There is a ton of literature out there about inverse limits of inverse sequences of topological spaces with continuous bonding maps. Arguably the most studied kinds are those inverse sequences whose factor spaces are all homeomorphic to $[0,1]$. Sometimes the bonding maps are the same, sometimes they can vary. My problems with them, however, is the following: intuition and construction.
First of all, many papers and books on this topic claim that they are a powerful tool since they can express extremely pathological and complicated spaces in terms of simpler ones (like the unit interval mentioned above). However, I disagree. For one, it gives no way of knowing intuitively what the space will be or look like from the definition of an inverse limit. Second, while inverse limits do have their analytic purpose, it seems like the most complicated tool one can build to achieve anything.

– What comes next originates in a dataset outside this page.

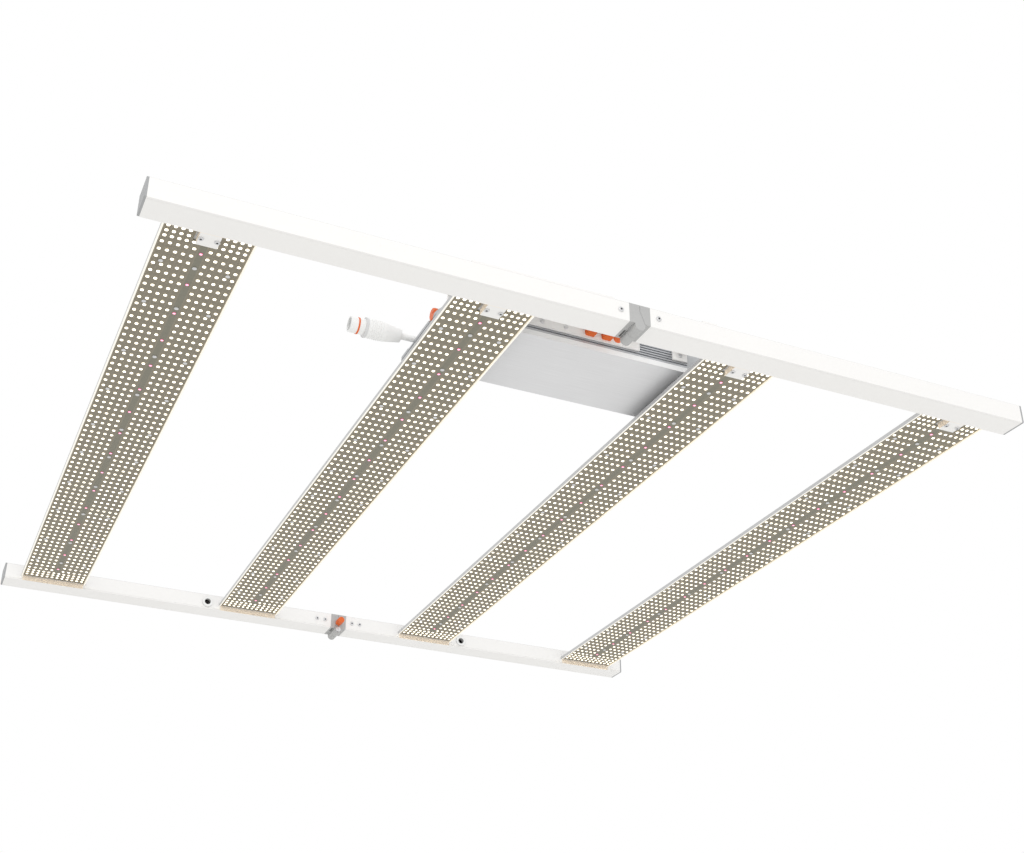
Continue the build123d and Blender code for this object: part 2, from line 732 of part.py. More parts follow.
# Left end cover: as the right one, with an open entry for the lead and a seat for the dimmer knob.
with BuildPart() as driver_end_left:
    add(end_cover(-1, 0))
    with BuildPart(mode=Mode.PRIVATE) as hollow:
        add(end_cover(-1, end_wall))
        with Locations((-driver_half, lead_y, driver_height / 2)):
            entry_length = driver_half + gland_x + end_wall
            entry_outside = entry_width + 2 * end_wall
            Box(2 * entry_length, entry_outside, driver_height, mode=Mode.SUBTRACT)
        with Locations((-driver_half, knob_y, driver_height / 2)):
            seat_length = driver_half + knob_seat_x + end_wall
            seat_outside = 2 * (knob_seat_r + end_wall)
            Box(2 * seat_length, seat_outside, driver_height, mode=Mode.SUBTRACT)
    add(hollow.part, mode=Mode.SUBTRACT)
    with Locations((-driver_half, lead_y, driver_height / 2 + base_thick)):
        Box(2 * (driver_half + gland_x), entry_width, driver_height, mode=Mode.SUBTRACT)
    drill((knob_seat_x, knob_y, knob_z), (-1, 0, 0), knob_seat_r, driver_half + knob_seat_x)
    shaft_hole = knob_shaft_length + end_wall
    drill((knob_seat_x, knob_y, knob_z), (1, 0, 0), knob_shaft_r + pin_run, shaft_hole)
    drill((gland_x, lead_y, lead_z), (1, 0, 0), gland_stem_r + slip, 2 * end_wall)
keep("driver_end_left", driver_end_left.part)

# Driver's inside: circuit board on four stands, transformer and capacitors on the board.
circuit_z = base_thick + circuit_stand
circuit_top_z = circuit_z + circuit_thick
stood = (Align.CENTER, Align.CENTER, Align.MIN)
with BuildPart() as driver_board:
    with Locations((0, driver_mid, circuit_z)):
        circuit_depth = driver_depth - 2 * circuit_margin
        Box(driver_body - 2 * circuit_margin, circuit_depth, circuit_thick, align=stood)
    for x in (-stand_x, stand_x):
        for y in (-stand_side, stand_side):
            with Locations((x, driver_mid + y, base_thick)):
                Cylinder(stand_r, circuit_stand, align=stood)
keep("driver_board", driver_board.part)

with BuildPart() as transformer:
    with Locations((core_x, driver_mid + core_side, circuit_top_z)):
        Box(*core_sizes, align=stood)
        Box(*winding_sizes, align=stood)
    chamfer(transformer.edges().filter_by(Axis.Z), 1.0)
keep("transformer", transformer.part)

with BuildPart() as capacitors:
    for x in capacitor_x:
        with Locations((x, driver_mid + capacitor_side, circuit_top_z)):
            Cylinder(capacitor_r, capacitor_height, align=stood)
keep("capacitors", capacitors.part)

# Control sockets behind the two port openings, and the rubber caps that close them.
socket_y = driver_near + groove_depth + side_wall + socket_gap
with BuildPart() as control_sockets:
    for x in port_x:
        with BuildSketch(Plane.XZ.offset(-socket_y)):
            with Locations((x, port_z)):
                Rectangle(port_width + 2 * socket_margin, port_height + 2 * socket_margin)
        extrude(amount=-port_depth)
keep("control_sockets", control_sockets.part)

flange_face_y = driver_near - slip - sheet
with BuildPart() as port_caps:
    for x in port_x:
        with BuildSketch(Plane.XZ.offset(-flange_face_y)) as pad:
            with Locations((x, port_z)):
                Rectangle(cap_width, cap_height)
            fillet(pad.vertices(), cap_corner_r)
        extrude(amount=cap_thick)
        with BuildSketch(Plane.XZ.offset(-flange_face_y)):
            with Locations((x, port_z)):
                Rectangle(port_width, port_height)
        extrude(amount=-(sheet + slip + groove_depth + side_wall))
keep("port_caps", port_caps.part)

# Driver brackets: bent sheet from the near rail's top up and over to the driver's side. The long
# one is screwed to the left rail. The short one rests on the right rail when the light is open.
riser_y = -inner_y
with BuildPart() as driver_brackets:
    for start, end, foot_z in (
        (bracket_start, -half_gap, 0.0),
        (rest_x - rest_width / 2, rest_x + rest_width / 2, rest_gap),
    ):
        with BuildSketch(Plane.YZ.offset(start)):
            with BuildLine():
                Polyline(
                    (rail_y(-1, bracket_foot_edge), foot_z),
                    (riser_y, foot_z),
                    (riser_y, bracket_rise - sheet),
                    (flange_face_y, bracket_rise - sheet),
                    (flange_face_y, bracket_rise - bracket_flange),
                    (driver_near - slip, bracket_rise - bracket_flange),
                    (driver_near - slip, bracket_rise),
                    (riser_y - sheet, bracket_rise),
                    (riser_y - sheet, foot_z + sheet),
                    (rail_y(-1, bracket_foot_edge), foot_z + sheet),
                    close=True,
                )
            make_face()
        extrude(amount=end - start)
    with BuildSketch(Plane.YZ.offset(-half_gap)):
        with BuildLine():
            Polyline(
                (riser_y, bracket_rise - sheet),
                (flange_face_y, bracket_rise - sheet),
                (flange_face_y, bracket_rise - bracket_flange),
                (driver_near - slip, bracket_rise - bracket_flange),
                (driver_near - slip, bracket_rise),
                (riser_y, bracket_rise),
                close=True,
            )
        make_face()
    extrude(amount=bracket_end + half_gap)
    for x in port_x:
        with BuildSketch(Plane.XZ.offset(-flange_face_y)):
            with Locations((x, port_z)):
                Rectangle(port_width + 2 * slip, port_height + 2 * slip)
        extrude(amount=-(sheet + slip), mode=Mode.SUBTRACT)
    for x in bracket_screw_x + (rest_x,):
        start = (x, flange_face_y, bracket_screw_z)
        drill(start, (0, 1, 0), screw_r + slip, sheet + slip)
    for x in foot_screw_x:
        drill((x, rail_y(-1, rail_width / 2), 0), (0, 0, 1), screw_r + slip, sheet)
keep("driver_brackets", driver_brackets.part)

with BuildPart() as bracket_screws:
    for x in bracket_screw_x + (rest_x,):
        head = (x, flange_face_y, bracket_screw_z)
        reach = sheet + groove_depth + side_wall
        add(screw(head, (0, 1, 0), rail_screw_head_r, screw_head, screw_r, reach))
    for x in foot_screw_x:
        head = (x, rail_y(-1, rail_width / 2), sheet)
        reach = sheet + rail_wall + foot_screw_past
        add(screw(head, (0, 0, -1), screw_head_r, screw_head, screw_r, reach))
keep("bracket_screws", bracket_screws.part)

# Dimmer knob on the left end cover.
knob_x = knob_seat_x - knob_play
with BuildPart() as dimmer_knob:
    with BuildSketch(Plane(origin=(knob_x, knob_y, knob_z), z_dir=(-1, 0, 0))):
        Circle(knob_r)
    extrude(amount=knob_length)
    fillet(dimmer_knob.edges().filter_by(GeomType.CIRCLE).group_by(Axis.X)[0], 1.2)
    with BuildSketch(Plane(origin=(knob_x, knob_y, knob_z), z_dir=(1, 0, 0))):
        Circle(knob_shaft_r)
    extrude(amount=knob_shaft_length)
    with BuildSketch(Plane(origin=(knob_x - knob_length, knob_y, knob_z), z_dir=(1, 0, 0))):
        with Locations((0, knob_r * 0.6)):
            Rectangle(knob_mark_width, knob_r * 0.8)
    extrude(amount=knob_mark_depth, mode=Mode.SUBTRACT)
keep("dimmer_knob", dimmer_knob.part)

# Input gland, lead and plug, all on one axis along -X. The gland ends in a tapered strain relief.
gland_plane = Plane(origin=(gland_x, lead_y, lead_z), z_dir=(-1, 0, 0))
relief_plane = gland_plane.offset(gland_thick)
lead_plane = relief_plane.offset(relief_length)
with BuildPart() as input_gland:
    with BuildSketch(gland_plane):
        Circle(gland_r)
    extrude(amount=gland_thick)
    with BuildSketch(gland_plane):
        Circle(gland_stem_r)
    extrude(amount=-gland_inside)
    with BuildSketch(relief_plane):
        Circle(relief_r)
    with BuildSketch(lead_plane):
        Circle(relief_end_r)
    loft()
keep("input_gland", input_gland.part)

with BuildPart() as input_lead:
    with BuildSketch(lead_plane):
        Circle(lead_r)
    extrude(amount=lead_length)
keep("input_lead", input_lead.part)

plug_plane = lead_plane.offset(lead_length)
collar_plane = plug_plane.offset(plug_boot + plug_body)
nose_plane = collar_plane.offset(plug_collar)
front_plane = nose_plane.offset(plug_nose)
with BuildPart() as connector_body:
    with BuildSketch(plug_plane):
        Circle(plug_boot_r)
    with BuildSketch(plug_plane.offset(plug_boot)):
        Circle(plug_body_r)
    loft()
    with BuildSketch(plug_plane.offset(plug_boot)):
        Circle(plug_body_r)
    extrude(amount=plug_body)
keep("connector_body", connector_body.part)

with BuildPart() as connector_collar:
    with BuildSketch(collar_plane):
        Circle(plug_collar_r)
    extrude(amount=plug_collar)
keep("connector_collar", connector_collar.part)

with BuildPart() as connector_nose:
    with BuildSketch(nose_plane):
        Circle(plug_nose_r)
        Circle(plug_nose_r - plug_nose_wall, mode=Mode.SUBTRACT)
    extrude(amount=plug_nose)
    with BuildSketch(front_plane.offset(-plug_seal_back - plug_seal_width / 2)):
        Circle(plug_nose_r)
        Circle(plug_nose_r - plug_seal_depth, mode=Mode.SUBTRACT)
    extrude(amount=plug_seal_width, mode=Mode.SUBTRACT)
keep("connector_nose", connector_nose.part)

with BuildPart() as connector_seal:
    with BuildSketch(front_plane.offset(-plug_seal_back - plug_seal_width / 2)):
        Circle(plug_seal_r)
        Circle(plug_nose_r - plug_seal_depth, mode=Mode.SUBTRACT)
    extrude(amount=plug_seal_width)
keep("connector_seal", connector_seal.part)

with BuildPart() as connector_insert:
    with BuildSketch(nose_plane):
        Circle(plug_nose_r - plug_nose_wall - screw_slip)
    extrude(amount=plug_nose - plug_recess)
    with BuildSketch(front_plane.offset(-plug_recess)):
        with PolarLocations(contact_circle, 3):
            Circle(contact_r)
    extrude(amount=-contact_depth, mode=Mode.SUBTRACT)
keep("connector_insert", connector_insert.part)

os.makedirs("parts", exist_ok=True)
for name, part in parts.items():
    export_step(part, f"parts/{name}.step")
print(len(parts), "nodes written")
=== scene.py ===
# A folding LED grow light: two white rails carry four bars of LEDs, and a slim driver sits on top.
# Metres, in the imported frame: +X along the rails, +Y away from the driver's rail, +Z up.
import math
import bpy
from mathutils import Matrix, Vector


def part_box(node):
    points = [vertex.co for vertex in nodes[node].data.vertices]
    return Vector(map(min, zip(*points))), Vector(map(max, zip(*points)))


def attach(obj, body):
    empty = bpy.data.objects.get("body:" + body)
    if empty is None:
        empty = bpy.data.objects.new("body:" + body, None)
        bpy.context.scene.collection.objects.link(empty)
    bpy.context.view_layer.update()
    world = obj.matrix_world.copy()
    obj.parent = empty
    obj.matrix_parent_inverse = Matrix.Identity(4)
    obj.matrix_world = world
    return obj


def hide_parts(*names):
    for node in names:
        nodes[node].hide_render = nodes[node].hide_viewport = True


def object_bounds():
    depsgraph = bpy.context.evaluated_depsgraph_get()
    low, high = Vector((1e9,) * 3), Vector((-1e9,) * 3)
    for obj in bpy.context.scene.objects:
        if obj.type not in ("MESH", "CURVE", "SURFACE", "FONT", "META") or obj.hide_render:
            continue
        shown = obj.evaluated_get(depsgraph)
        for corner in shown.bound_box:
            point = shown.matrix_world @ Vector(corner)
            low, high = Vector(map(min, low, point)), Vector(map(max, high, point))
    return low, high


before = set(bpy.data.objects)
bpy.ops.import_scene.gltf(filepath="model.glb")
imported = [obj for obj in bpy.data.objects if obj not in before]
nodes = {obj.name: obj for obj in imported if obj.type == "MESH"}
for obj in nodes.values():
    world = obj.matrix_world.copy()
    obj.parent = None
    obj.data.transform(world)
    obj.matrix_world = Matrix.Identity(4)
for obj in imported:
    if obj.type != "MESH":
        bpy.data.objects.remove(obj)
cad_low, cad_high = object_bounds()
bpy.ops.object.select_all(action="DESELECT")
scene = bpy.context.scene


# Studio: a pale floor far below the light, a white surround and three soft lamps, one of them low
# so that the undersides are lit as well.
def soft_lamp(name, place, target, size, power):
    bpy.ops.object.light_add(type="AREA", location=place)
    lamp = bpy.context.object
    lamp.name = name
    lamp.data.shape = "DISK"
    lamp.data.size = size
    lamp.data.energy = power
    lamp.rotation_euler = (Vector(target) - Vector(place)).to_track_quat("-Z", "Y").to_euler()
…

There are so many papers on inverse limits, most of which are just more theorems about them but almost never showing examples of spaces expressed as inverse limits. Even when they do give examples, they only state them as such and never show how one arrives at that conclusion. For example, the famous Bucket Handle continuum, which is indecomposable and non-locally connected at every point, can be expressed as an inverse limit of an inverse system whose factor spaces are all $[0,1]$ and whose bonding maps are the tent map with slope $2$ and critical point $1/2$. How is it that anyone ever came to such a conclusion? How can one start with a continuum (compact connected metric space) and come up with a way to express it as an inverse limit? How does one go about constructing an inverse system for any given space?
UPDATE: After doing some research, I found what appears to be a very useful source, at least for chainable continua. Inverse Limits, From Continua to Chaos by W.T. Ingram and William S. Mahavier, offers an algorithm for constructing a map from $[0,1]$ onto itself which is piecewise linear and non-constant on any subinterval, based on two initial ``taut" chains, one of which strongly refines the other. It's intuitive, even though the written construction is pretty technical.
In general, it's quite hard to start with a continuum and construct an inverse limit representation. That's why most such constructions are celebrated, as they're super useful and generally not trivial. In my particular field (tiling spaces), inverse limit representations are useful for calculating topological invariants for instance, which would otherwise be essentially impossible to determine. The paper that first showed these spaces could be constructed (in a nice way) as inverse limits is now one of the most cited in the field. There are also many other reasons why inverse limits are useful for studying a pathological topological space.